» **Information supplied**:

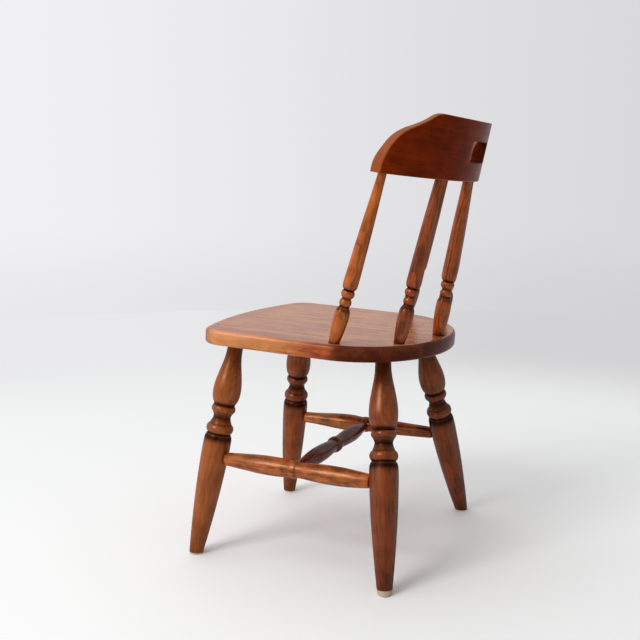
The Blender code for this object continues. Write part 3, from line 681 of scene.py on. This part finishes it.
def outward(line):
    """Unit normals of a closed line that runs anticlockwise."""
    along = np.roll(line, -1, axis=0) - np.roll(line, 1, axis=0)
    normal = np.stack([along[:, 1], -along[:, 0]], axis=-1)
    return normal / np.linalg.norm(normal, axis=1, keepdims=True)


inner = HALF_WIDTH - CORNER
bow_radius = (inner ** 2 + FRONT_BOW ** 2) / (2 * FRONT_BOW)
bow_middle = bow_radius - FRONT
corner_y = bow_middle - math.sqrt((bow_radius - CORNER) ** 2 - inner ** 2)
touch = math.atan2(corner_y - bow_middle, inner)
seat_line = evenly(np.concatenate([
    arc((0, SIDE_END), (HALF_WIDTH, BACK - SIDE_END), 0, math.pi),
    arc((-inner, corner_y), (CORNER, CORNER), -math.pi, -math.pi - touch),
    arc((0, bow_middle), (bow_radius, bow_radius), -math.pi - touch, touch),
    arc((inner, corner_y), (CORNER, CORNER), touch, 0),
]), SEAT_COLUMNS)

# %% The seat's section, carried round the outline
EDGE_TOP, EDGE_BOTTOM = 5.4 * MM, 4.4 * MM
quarter = np.linspace(0, math.pi / 2, EDGE_ROWS)
spread = np.linspace(0.01, 1, FACE_ROWS)
inset = np.concatenate([EDGE_BOTTOM * (1 - np.sin(quarter)), EDGE_TOP * (1 - np.cos(quarter))])
height = np.concatenate([EDGE_BOTTOM * (1 - np.cos(quarter)),
                         SEAT_THICKNESS - EDGE_TOP * (1 - np.sin(quarter))])
rim = seat_line[None] - inset[:, None, None] * outward(seat_line)[None]
seat_centre = np.array([0.0, SIDE_END / 2])
under = seat_centre + (rim[0] - seat_centre) * spread[:-1, None, None]
over = seat_centre + (rim[-1] - seat_centre) * spread[-2::-1, None, None]
flat = np.concatenate([under, rim, over])
level = np.concatenate([np.zeros(len(under)), height, np.full(len(over), SEAT_THICKNESS)])
level = np.broadcast_to(level[:, None], flat.shape[:2])
grid = (SEAT_ORIGIN + flat[..., :1] * np.array([1.0, 0, 0]) + flat[..., 1:] * BACKWARDS
        + level[..., None] * SEAT_NORMAL)
# The grain runs from front to back, and the pith lay well to one side and below
blank = np.stack([flat[..., 0] + 300 * MM, level + 60 * MM + 0.03 * flat[..., 1],
                  flat[..., 1]], axis=-1)

# %% Where the seat's stain is deep, and where light, shade and highlights are painted on it
facing_back = np.abs(outward(seat_line)[:, 1])
end_grain = np.clip((facing_back - 0.03) / 0.22, 0, 1)
end_grain = end_grain ** 2 * (3 - 2 * end_grain)
on_edge = (np.abs(level - SEAT_THICKNESS / 2) < SEAT_THICKNESS / 2 - 0.4 * MM)
towards_back = np.clip((flat[..., 1] + 110 * MM) / (150 * MM), 0, 1)
# At the front the end grain begins where a corner starts to round
in_front = flat[..., 1] < 0
rounding = in_front * np.clip((facing_back - 0.15) / 0.55, 0, 1)
# End grain drinks stain, so the edge is darker where it faces the back and at the front
# corners, and palest along the sides
glaze_and_shade = on_edge * np.where(in_front, 0.45 * rounding, 0.92 * end_grain)
outwards = np.concatenate([spread[:-1], np.zeros(len(height)), spread[-2::-1]])
near_rim = np.clip((outwards - 0.7) / 0.3, 0, 1)
# Along the edge the stain mark paints shade, darker towards the back and paler at the front
# where the window's light falls, and the front corners' end grain adds to it
edge_shade_and_end_grain = -0.5 + 0.82 * towards_back ** 1.5 + 0.6 * rounding
stain = np.where(on_edge, edge_shade_and_end_grain, 0.18 * near_rim[:, None] ** 2)
# The lip and the upper part of the edge get a pink painted highlight, strongest at the
# front and the higher up, where the window's light falls
rows = np.arange(len(flat))[:, None] - len(under)
on_lip = (rows > EDGE_ROWS) & (rows < 2 * EDGE_ROWS)
high_up = level / SEAT_THICKNESS
wear_and_highlight = (0.40 * on_edge * (0.35 + 0.9 * high_up) + 0.20 * on_lip) * (1 - 0.9 * towards_back)
wear_and_highlight = wear_and_highlight * (1 - 0.85 * rounding)
piece = make_piece("seat_finish", grid, {"blank": blank, "glaze_and_shade": glaze_and_shade, "wear_and_highlight": wear_and_highlight,
                                         "stain": stain})
dress(piece, SEAT_WOOD)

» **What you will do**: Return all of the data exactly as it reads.

» **Solution for this task**:
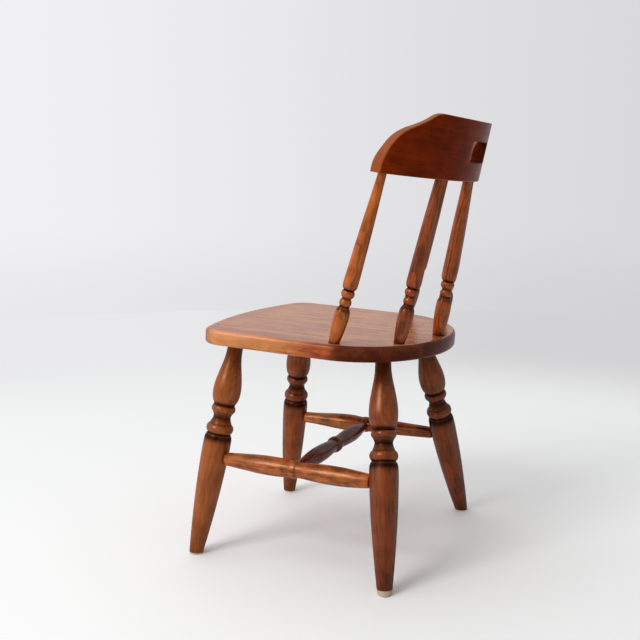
The Blender code for this object continues. Write part 3, from line 681 of scene.py on. This part finishes it.
def outward(line):
    """Unit normals of a closed line that runs anticlockwise."""
    along = np.roll(line, -1, axis=0) - np.roll(line, 1, axis=0)
    normal = np.stack([along[:, 1], -along[:, 0]], axis=-1)
    return normal / np.linalg.norm(normal, axis=1, keepdims=True)


inner = HALF_WIDTH - CORNER
bow_radius = (inner ** 2 + FRONT_BOW ** 2) / (2 * FRONT_BOW)
bow_middle = bow_radius - FRONT
corner_y = bow_middle - math.sqrt((bow_radius - CORNER) ** 2 - inner ** 2)
touch = math.atan2(corner_y - bow_middle, inner)
seat_line = evenly(np.concatenate([
    arc((0, SIDE_END), (HALF_WIDTH, BACK - SIDE_END), 0, math.pi),
    arc((-inner, corner_y), (CORNER, CORNER), -math.pi, -math.pi - touch),
    arc((0, bow_middle), (bow_radius, bow_radius), -math.pi - touch, touch),
    arc((inner, corner_y), (CORNER, CORNER), touch, 0),
]), SEAT_COLUMNS)

# %% The seat's section, carried round the outline
EDGE_TOP, EDGE_BOTTOM = 5.4 * MM, 4.4 * MM
quarter = np.linspace(0, math.pi / 2, EDGE_ROWS)
spread = np.linspace(0.01, 1, FACE_ROWS)
inset = np.concatenate([EDGE_BOTTOM * (1 - np.sin(quarter)), EDGE_TOP * (1 - np.cos(quarter))])
height = np.concatenate([EDGE_BOTTOM * (1 - np.cos(quarter)),
                         SEAT_THICKNESS - EDGE_TOP * (1 - np.sin(quarter))])
rim = seat_line[None] - inset[:, None, None] * outward(seat_line)[None]
seat_centre = np.array([0.0, SIDE_END / 2])
under = seat_centre + (rim[0] - seat_centre) * spread[:-1, None, None]
over = seat_centre + (rim[-1] - seat_centre) * spread[-2::-1, None, None]
flat = np.concatenate([under, rim, over])
level = np.concatenate([np.zeros(len(under)), height, np.full(len(over), SEAT_THICKNESS)])
level = np.broadcast_to(level[:, None], flat.shape[:2])
grid = (SEAT_ORIGIN + flat[..., :1] * np.array([1.0, 0, 0]) + flat[..., 1:] * BACKWARDS
        + level[..., None] * SEAT_NORMAL)
# The grain runs from front to back, and the pith lay well to one side and below
blank = np.stack([flat[..., 0] + 300 * MM, level + 60 * MM + 0.03 * flat[..., 1],
                  flat[..., 1]], axis=-1)

# %% Where the seat's stain is deep, and where light, shade and highlights are painted on it
facing_back = np.abs(outward(seat_line)[:, 1])
end_grain = np.clip((facing_back - 0.03) / 0.22, 0, 1)
end_grain = end_grain ** 2 * (3 - 2 * end_grain)
on_edge = (np.abs(level - SEAT_THICKNESS / 2) < SEAT_THICKNESS / 2 - 0.4 * MM)
towards_back = np.clip((flat[..., 1] + 110 * MM) / (150 * MM), 0, 1)
# At the front the end grain begins where a corner starts to round
in_front = flat[..., 1] < 0
rounding = in_front * np.clip((facing_back - 0.15) / 0.55, 0, 1)
# End grain drinks stain, so the edge is darker where it faces the back and at the front
# corners, and palest along the sides
glaze_and_shade = on_edge * np.where(in_front, 0.45 * rounding, 0.92 * end_grain)
outwards = np.concatenate([spread[:-1], np.zeros(len(height)), spread[-2::-1]])
near_rim = np.clip((outwards - 0.7) / 0.3, 0, 1)
# Along the edge the stain mark paints shade, darker towards the back and paler at the front
# where the window's light falls, and the front corners' end grain adds to it
edge_shade_and_end_grain = -0.5 + 0.82 * towards_back ** 1.5 + 0.6 * rounding
stain = np.where(on_edge, edge_shade_and_end_grain, 0.18 * near_rim[:, None] ** 2)
# The lip and the upper part of the edge get a pink painted highlight, strongest at the
# front and the higher up, where the window's light falls
rows = np.arange(len(flat))[:, None] - len(under)
on_lip = (rows > EDGE_ROWS) & (rows < 2 * EDGE_ROWS)
high_up = level / SEAT_THICKNESS
wear_and_highlight = (0.40 * on_edge * (0.35 + 0.9 * high_up) + 0.20 * on_lip) * (1 - 0.9 * towards_back)
wear_and_highlight = wear_and_highlight * (1 - 0.85 * rounding)
piece = make_piece("seat_finish", grid, {"blank": blank, "glaze_and_shade": glaze_and_shade, "wear_and_highlight": wear_and_highlight,
                                         "stain": stain})
dress(piece, SEAT_WOOD)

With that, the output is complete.